● SUPPLIED DATA:
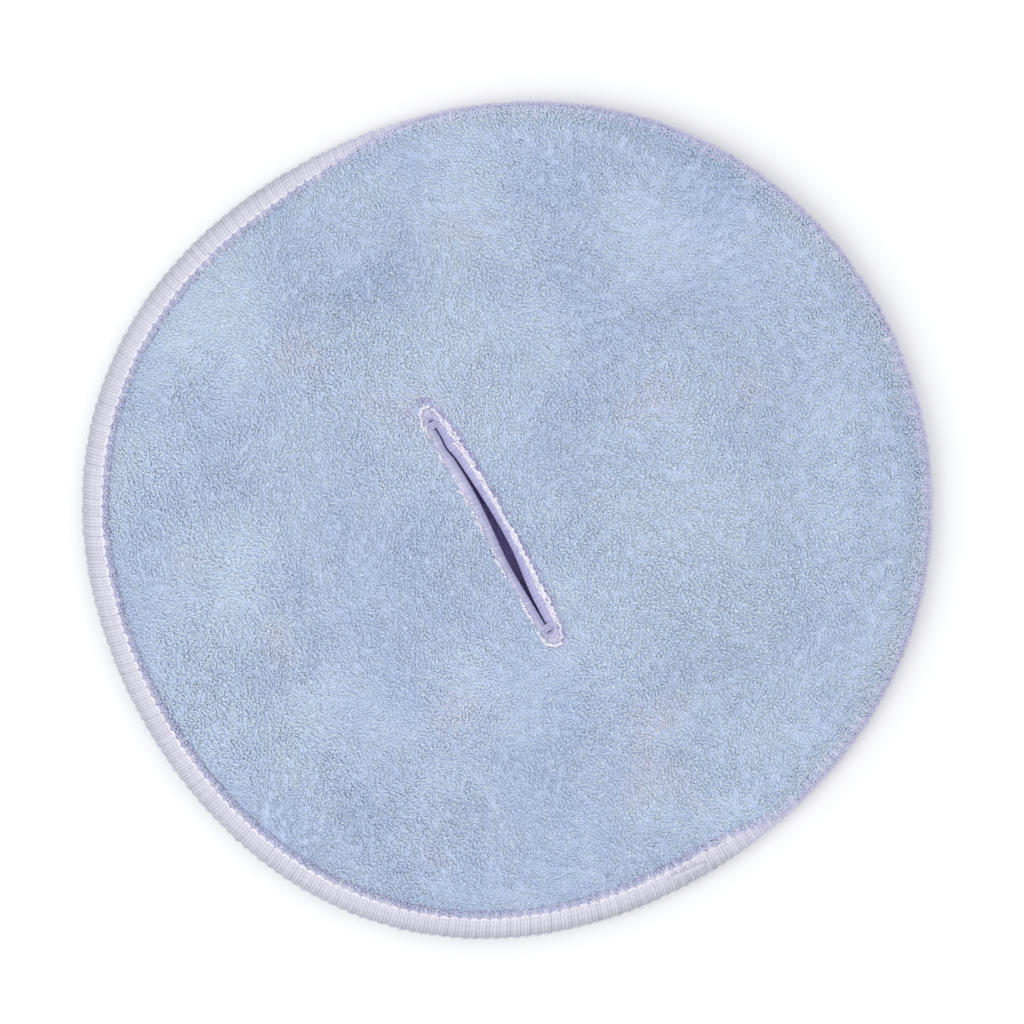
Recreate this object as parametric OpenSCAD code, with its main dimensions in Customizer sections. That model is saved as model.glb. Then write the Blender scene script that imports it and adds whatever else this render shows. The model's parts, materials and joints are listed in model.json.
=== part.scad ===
// Round plush hand-polishing pad with a finger pocket.
// Two pile cloths are sewn together round the rim with an overlocked edge. The face cloth has a stitched slit
// across its middle, and the space under it is the pocket for the fingers. The pad lies on its back cloth.
// The origin is on the resting surface under the pad's centre, with +Z up and the slit along Y.

/* [Pad] */
// Outside diameter over the overlocked edge
pad_d = 180; // [170:1:230]
// Radius of the middle, where the pocket has its full height
middle_r = 44; // [42:1:52]
// Radius of the shoulder, where the pocket ends and the layers start to draw in towards the seam
shoulder_r = 71; // [66:1:73]

/* [Layers] */
// Thickness of the back cloth with its pile
back_t = 3.4; // [3:0.1:5]
// Thickness of the foam core
foam_t = 3; // [2:0.5:5]
// Thickness of the pocket lining
lining_t = 0.4; // [0.3:0.1:0.8]
// Height of the empty pocket
pocket_h = 4.7; // [4.5:0.1:8]
// Thickness of the face cloth with its pile
face_t = 3.5; // [3:0.1:5]

/* [Overlocked edge] */
// Width of the band of thread
edge_w = 6; // [5:0.5:8]
// Thickness of the thread over the cloths
edge_t = 0.9; // [0.6:0.1:1.2]
// Depth of thread outside the cut edge of the cloths
edge_wrap = 1.8; // [1:0.1:2]
// Height of the back cloth's underside at the seam
edge_lift = 1.6; // [1:0.1:2]
// Thickness of each pile cloth where the seam presses it
pressed_t = 1.3; // [1:0.1:2]
// Thickness of the foam where the seam presses it
pressed_foam_t = 0.3; // [0.2:0.1:0.6]
// Radius of the needle thread along the seam
needle_r = 0.3; // [0.2:0.05:0.4]
// Length of the thread tail where the seam ends
tail_l = 9; // [6:1:14]
// Width of that tail
tail_w = 2.2; // [1.6:0.2:3]
// Thickness of that tail
tail_t = 0.8; // [0.6:0.1:1.2]

/* [Slit] */
// Length of the slit between its bar tacks
slit_l = 49; // [40:1:60]
// Width of the slit at its ends
gap_end = 1.2; // [1.2:0.1:2]
// Width of the slit at its middle
gap_mid = 2.4; // [2.2:0.1:6]
// Width of the stitching along each lip
bead_w = 3; // [2:0.5:4]
// Thickness of that stitching over the cloth
bead_t = 0.8; // [0.5:0.1:1]
// Length of each bar tack along the slit
tack_l = 4.5; // [4.2:0.1:6]
// Width of each bar tack across the slit
tack_w = 6.4; // [5:0.2:8]

/* [Lips] */
// Distance from the slit's centre line to each line that a lip bends along
bend_x = 20; // [15:1:24]
// Clearance between each lip and the cloth round it
clear = 0.3; // [0.3:0.05:0.5]

/* [Hidden] */

pile_blue = [0.67, 0.74, 0.86];
back_blue = [0.62, 0.69, 0.82];
thread_lilac = [0.88, 0.85, 0.93];
thread_grey = [0.80, 0.80, 0.84];
lining_violet = [0.30, 0.25, 0.48];
foam_grey = [0.86, 0.86, 0.88];

$fn = 180;
arc_fn = 720;
slope_steps = 8;
rim_steps = 14;
rim_power = 0.77;
over = 1;

// Heights in the middle, from the resting surface up
back_top = back_t;
foam_top = back_top + foam_t;
lining_top = foam_top + lining_t;
face_low = lining_top + pocket_h;
face_top = face_low + face_t;

// Height of the pad's top at the shoulder, where the face cloth lies on the lining
shoulder_top = lining_top + face_t;

// Heights at the seam, where the cloths are pressed thin
seam_back_top = edge_lift + pressed_t;
seam_foam_top = seam_back_top + pressed_foam_t;
seam_lining_top = seam_foam_top + lining_t;
seam_face_top = seam_lining_top + pressed_t;

// Radii of the seam
seam_r = pad_d / 2 - edge_w;
cut_r = pad_d / 2 - edge_wrap;
band_r = pad_d / 2 - edge_w / 2;
band_z = (edge_lift + seam_face_top) / 2;
band_half = (seam_face_top - edge_lift) / 2 + edge_t;

// Curve of each lip's edge: an arc through both ends and the middle of the slit
edge_sag = (gap_mid - gap_end) / 2;
edge_r = (slit_l * slit_l / 4 + edge_sag * edge_sag) / (2 * edge_sag);
edge_angle = asin(slit_l / 2 / (edge_r + bead_w));
edge_x = gap_mid / 2 - edge_r;
window_x = bend_x + clear / 2;
window_y = slit_l / 2 + clear;

// Share of the way from one height to the next, from 0 to 1
function ease(t) = (1 - cos(180 * t)) / 2;

// Points after radius r0 and height z0 up to radius r1 and height z1, level at both ends.
// A level run needs none.
function slope(r0, z0, r1, z1) = [
    if (z0 != z1)
        for (i = [1:slope_steps])
            let (t = i / slope_steps)
            [r0 + (r1 - r0) * t, z0 + (z1 - z0) * ease(t)]
];

// Points of a layer's surface from the pad's centre to the cloths' cut edge, with its heights in the middle,
// at the shoulder and at the seam
function surface_points(middle, shoulder, seam) = concat(
    [[0, middle], [middle == shoulder ? shoulder_r : middle_r, middle]],
    slope(middle_r, middle, shoulder_r, shoulder),
    slope(shoulder_r, shoulder, seam_r, seam),
    [[cut_r, seam]]
);

function reversed(points) = [for (i = [len(points) - 1:-1:0]) points[i]];

// Point of the band's rounded outline at an angle from the rim
function band_point(a) = [
    band_r + edge_w / 2 * sign(cos(a)) * pow(abs(cos(a)), rim_power),
    band_z + band_half * sign(sin(a)) * pow(abs(sin(a)), rim_power)
];

// Angle at which the outline meets the cloths on the pad's side
band_end = 180 - asin(pow((band_half - edge_t) / band_half, 1 / rim_power));

// A layer between two surfaces, turned round the pad's centre. Each surface is given as its three heights.
module layer(low, high) {
    rotate_extrude()
        polygon(concat(
            surface_points(low[0], low[1], low[2]),
            reversed(surface_points(high[0], high[1], high[2]))
        ));
}

// The window in the face cloth that both lips fill
module window() {
    translate([-window_x, -window_y, face_low - over])
        cube([2 * window_x, 2 * window_y, face_t + 2 * over]);
}

// A bar tack's outline, a short bar with one round end, lying outwards from y = 0
module tack_outline() {
    translate([-tack_w / 2, 0])
        square([tack_w, tack_l - tack_w / 2]);
    translate([0, tack_l - tack_w / 2])
        intersection() {
            circle(d = tack_w);
            translate([-tack_w / 2, 0])
                square([tack_w, tack_w / 2]);
        }
}

module bar_tack(low, high) {
    translate([0, window_y, low])
        linear_extrude(high - low)
            tack_outline();
}

// A profile swept along the right lip's curved edge, with x counted from that edge into the lip
module along_edge(profile) {
    translate([edge_x, 0, 0])
        rotate([0, 0, -edge_angle])
            rotate_extrude(angle = 2 * edge_angle, $fn = arc_fn)
                translate([edge_r, 0])
                    polygon(profile);
}

// The right lip: a strip of the face cloth, pressed thin where the stitching wraps its edge
module lip() {
    difference() {
        translate([0, -slit_l / 2, face_low])
            cube([bend_x - clear / 2, slit_l, face_t]);
        translate([edge_x, 0, face_low - over])
            cylinder(r = edge_r + bead_t, h = face_t + 2 * over, $fn = arc_fn);
        translate([edge_x, 0, face_top - bead_t])
            cylinder(r = edge_r + bead_w, h = bead_t + over, $fn = arc_fn);
        translate([edge_x, 0, face_low - over])
            cylinder(r = edge_r + bead_w, h = bead_t + over, $fn = arc_fn);
    }
}

// Needle thread over the lip's top and round its cut edge
module lip_stitching() {
    along_edge([
        [0, face_low + bead_t], [bead_t, face_low + bead_t], [bead_t, face_top - bead_t],
        [bead_w, face_top - bead_t], [bead_w - bead_t / 2, face_top], [bead_t, face_top],
        [0, face_top - bead_t]
    ]);
}

// Bobbin thread under the lip
module lip_bobbin_thread() {
    along_edge([
        [bead_t / 2, face_low], [bead_w - bead_t / 2, face_low], [bead_w, face_low + bead_t],
        [0, face_low + bead_t]
    ]);
}

module back_cloth() {
    color(back_blue)
        layer([0, 0, edge_lift], [back_top, back_top, seam_back_top]);
}

module foam_core() {
    color(foam_grey)
        layer([back_top, back_top, seam_back_top], [foam_top, foam_top, seam_foam_top]);
}

module pocket_lining() {
    color(lining_violet)
        layer([foam_top, foam_top, seam_foam_top], [lining_top, lining_top, seam_lining_top]);
}

module face_cloth() {
    color(pile_blue)
        difference() {
            layer(
                [face_low, lining_top, seam_lining_top],
                [face_top, shoulder_top, seam_face_top]
            );
            window();
            bar_tack(face_low - over, face_top + over);
            mirror([0, 1, 0])
                bar_tack(face_low - over, face_top + over);
        }
}

module right_lip() {
    color(pile_blue)
        lip();
}

module left_lip() {
    color(pile_blue)
        mirror([1, 0, 0])
            lip();
}

module right_lip_stitching() {
    color(thread_lilac)
        lip_stitching();
}

module left_lip_stitching() {
    color(thread_lilac)
        mirror([1, 0, 0])
            lip_stitching();
}

module right_lip_bobbin_thread() {
    color(thread_grey)
        lip_bobbin_thread();
}

module left_lip_bobbin_thread() {
    color(thread_grey)
        mirror([1, 0, 0])
            lip_bobbin_thread();
}

module rear_bar_tack() {
    color(thread_lilac)
        bar_tack(face_low, face_top);
}

module front_bar_tack() {
    color(thread_lilac)
        mirror([0, 1, 0])
            bar_tack(face_low, face_top);
}

// Stitch lines of the seam, one on the face and one on the back
module overlock_needle_thread() {
    color(thread_lilac)
        rotate_extrude() {
            translate([seam_r, seam_face_top + needle_r])
                circle(r = needle_r, $fn = 16);
            translate([seam_r, edge_lift - needle_r])
                circle(r = needle_r, $fn = 16);
        }
}

// Thread over the face side of the seam and round half of the cut edge
module upper_looper_thread() {
    color(thread_lilac)
        rotate_extrude()
            polygon(concat(
                [for (i = [0:rim_steps]) band_point(band_end * i / rim_steps)],
                [[cut_r, seam_face_top], [cut_r, band_z]]
            ));
}

// Thread under the back side of the seam and round the other half
module lower_looper_thread() {
    color(thread_grey)
        rotate_extrude()
            polygon(concat(
                [for (i = [0:rim_steps]) band_point(-band_end * i / rim_steps)],
                [[cut_r, edge_lift], [cut_r, band_z]]
            ));
}

// End of the overlock's chain, sewn down on the band where the seam started
module thread_tail() {
    color(thread_grey)
        translate([0, -band_r, seam_face_top + edge_t])
            linear_extrude(tail_t) {
                translate([-tail_l / 2, -tail_w / 2])
                    square([tail_l, tail_w]);
                for (side = [-1, 1])
                    translate([side * tail_l / 2, 0])
                        circle(d = tail_w, $fn = 32);
            }
}

back_cloth();
foam_core();
pocket_lining();
face_cloth();
left_lip();
right_lip();
left_lip_stitching();
right_lip_stitching();
left_lip_bobbin_thread();
right_lip_bobbin_thread();
front_bar_tack();
rear_bar_tack();
overlock_needle_thread();
upper_looper_thread();
lower_looper_thread();
thread_tail();
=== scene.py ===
import json
import math

import bmesh
import bpy
import numpy as np
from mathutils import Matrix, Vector


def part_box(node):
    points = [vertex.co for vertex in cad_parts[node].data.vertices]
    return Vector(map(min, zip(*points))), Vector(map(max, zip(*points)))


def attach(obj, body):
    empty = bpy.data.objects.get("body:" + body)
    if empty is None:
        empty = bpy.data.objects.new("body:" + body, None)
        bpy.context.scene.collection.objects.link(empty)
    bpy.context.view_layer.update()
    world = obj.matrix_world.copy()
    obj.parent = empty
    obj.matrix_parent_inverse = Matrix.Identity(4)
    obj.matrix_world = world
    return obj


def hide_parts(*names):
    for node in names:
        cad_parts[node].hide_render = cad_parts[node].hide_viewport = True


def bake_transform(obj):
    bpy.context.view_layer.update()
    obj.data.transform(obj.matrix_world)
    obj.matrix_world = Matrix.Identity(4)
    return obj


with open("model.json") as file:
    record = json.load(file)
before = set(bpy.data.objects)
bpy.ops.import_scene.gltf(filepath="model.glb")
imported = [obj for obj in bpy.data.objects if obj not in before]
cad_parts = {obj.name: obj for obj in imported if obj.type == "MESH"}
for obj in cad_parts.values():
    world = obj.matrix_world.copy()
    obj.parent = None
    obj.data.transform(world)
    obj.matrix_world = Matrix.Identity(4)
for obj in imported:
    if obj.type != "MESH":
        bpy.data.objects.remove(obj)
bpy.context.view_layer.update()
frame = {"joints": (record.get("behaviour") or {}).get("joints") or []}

# A round plush polishing pad. Each piece is laid out on the pad as designed, a flat circle with the slit
# along Y, and then settled: the rim takes its uneven outline, and one side of it rolls under and lifts.

MM = 0.001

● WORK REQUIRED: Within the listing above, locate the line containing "back_cloth();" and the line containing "if empty is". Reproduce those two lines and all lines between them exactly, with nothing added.

● ANSWER TO THIS EXERCISE:
back_cloth();
foam_core();
pocket_lining();
face_cloth();
left_lip();
right_lip();
left_lip_stitching();
right_lip_stitching();
left_lip_bobbin_thread();
right_lip_bobbin_thread();
front_bar_tack();
rear_bar_tack();
overlock_needle_thread();
upper_looper_thread();
lower_looper_thread();
thread_tail();
=== scene.py ===
import json
import math

import bmesh
import bpy
import numpy as np
from mathutils import Matrix, Vector


def part_box(node):
    points = [vertex.co for vertex in cad_parts[node].data.vertices]
    return Vector(map(min, zip(*points))), Vector(map(max, zip(*points)))


def attach(obj, body):
    empty = bpy.data.objects.get("body:" + body)
    if empty is None:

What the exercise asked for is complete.